Effective January 1, 2006, New Hampshire adopted a mandatory dispute resolution process for contractors and homeowners designed to encourage out-of-court resolution of disputes relative to residential construction defects. The statute, RSA 359-G, applies to both new homes and remodeling work (in excess of $5,000). The statute offers two primary benefits to contractors.
First, the statute creates a mandatory "cooling off" period. It does so by imposing on the homeowner a written notice requirement, coupled with an automatic 60-day stay period during which the homeowner may not initiate litigation against the contractor. The homeowner's notice must provide a detailed description of the defect and provide the contractor with any evidence in the homeowner's possession regarding the defect. The contractor then has 30 days to provide a written response disclosing all of the evidence in its possession concerning the construction defect — for example, photographs, field reports, job minutes, specifications, communications with subcontractors, etc. The contractor's reply may (a) reject the claim in its entirety; (b) offer to settle the claim by monetary payment, making repairs, or a combination of the two, without inspection; or (c) request an inspection. If the contractor fails to reply within the required 30-day period, the stay is released and the homeowner then may bring an action against the contractor — but only for the claims described in the notice.
Where an inspection occurs, within 15 days of the inspection, the statute requires a substantive response from the contractor concerning payment, repairs and/or rejection of the claim. The contractor must also disclose the inspection results. Oddly, the statute does not prescribe any remedy if the owner fails to permit an inspection to take place but does contemplate full and complete inspections where inspections are allowed and also establishes certain procedures regarding destructive testing.
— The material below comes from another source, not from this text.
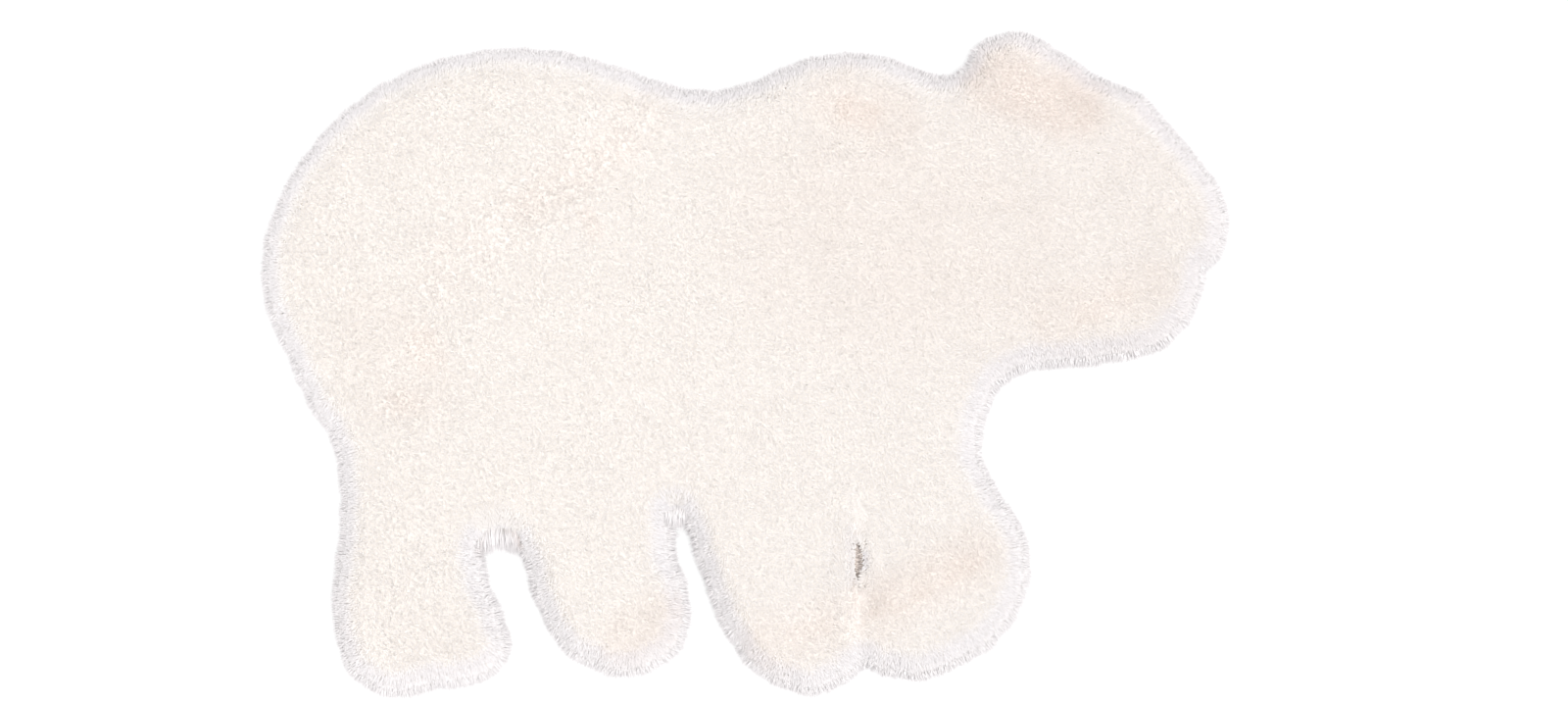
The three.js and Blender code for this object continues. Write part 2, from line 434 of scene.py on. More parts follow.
@dataclass
class PeltShape:
    """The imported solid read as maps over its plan: how far in from the edge, which way is out, and how high."""

    node: str
    step: float = 0.002
    margin: float = 0.016
    pile_run: float = 0.0090
    slit_run: float = 0.0010
    edge_turn: float = math.radians(26.0)
    edge_turn_span: tuple[float, float] = (-0.0020, 0.0110)
    level: float = 0.001
    nudges: tuple[tuple[float, float], ...] = ((0.0, 0.0), (3e-5, -2.1e-5), (-5e-5, 3.5e-5))
    smoothings: int = 3
    low: np.ndarray = field(init=False)
    inset: np.ndarray = field(init=False)
    out_x: np.ndarray = field(init=False)
    out_y: np.ndarray = field(init=False)
    height: np.ndarray = field(init=False)

    def __post_init__(self) -> None:
        """Reads the maps from a merged copy of the solid's mesh."""
        merged = self.merged_copy()
        low, high = (np.array(corner)[:2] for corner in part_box(self.node))
        self.low = low - self.margin
        count = np.ceil((high + self.margin - self.low) / self.step).astype(int) + 1
        xs = self.low[0] + self.step * np.arange(count[0])
        ys = self.low[1] + self.step * np.arange(count[1])
        self.height = self.heights(merged, xs, ys)
        self.inset = self.distances(merged, xs, ys)
        self.inset[self.height <= 0.0] *= -1.0
        slope_x, slope_y = np.gradient(self.inset, self.step)
        steep = np.maximum(np.hypot(slope_x, slope_y), CLOSE)
        self.out_x, self.out_y = self.smoothed(-slope_x / steep), self.smoothed(-slope_y / steep)
        self.height = self.bridged(xs, ys)
        merged.free()

    def merged_copy(self) -> bmesh.types.BMesh:
        """A copy of the solid's mesh with its loose triangles joined."""
        merged = bmesh.new()
        merged.from_mesh(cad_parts[self.node].data)
        bmesh.ops.remove_doubles(merged, verts=merged.verts, dist=CLOSE)
        return merged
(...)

The statute prescribes certain procedures for the acceptance of a contractor's settlement offer. In the event that a homeowner rejects an offer and that offer is more generous than any judgment awarded in any ensuing litigation, the statute makes the homeowner pay the contractor's litigation costs, but not attorneys' fees. Importantly, the statute allows the contractor and homeowner the freedom to contractually modify the notice procedures.
Second, the statute insulates contractors from any liability for damages resulting from a substantial range of defects, including:
- normal shrinkage due to drying or settlement of construction components within industry tolerances;
- the contractor's reasonable reliance on written information relating to the residence obtained from government records or officials;
- the contractor's reasonable reliance on applicable building codes in effect at the start of the construction (except when the parties agree to exceed the code provisions); and
- defects known or disclosed to the homeowner prior to the homeowner's purchase of the residence.
The statute imposes on contractors the duty to provide homeowners with written notice of the contractor's rights under the statute. The notice (which must be conspicuous) may be included as part of the contract, and, while not required, doing so is certainly encouraged. The statute provides suggested language which, if used, should satisfy the statutory notice requirement. The impact of this new statute on contractual arbitration clauses remains an open question.
In sum, this new statute provides contractors with important new procedural protections which should enable contractors to practically resolve disputes and avoid unnecessary litigation expense while also providing them with immunity from a range of categories of potential damages.
This article is intended to serve as a summary of the issues outlined herein. While it may include some general guidance, it is not intended as, nor is it a substitute for, legal advice. Your receipt of Good Company or any of its individual articles does not create an attorney-client relationship between you and Sheehan Phinney Bass + Green or the Sheehan Phinney Capitol Group. The opinions expressed in Good Company are those of the authors of the specific articles.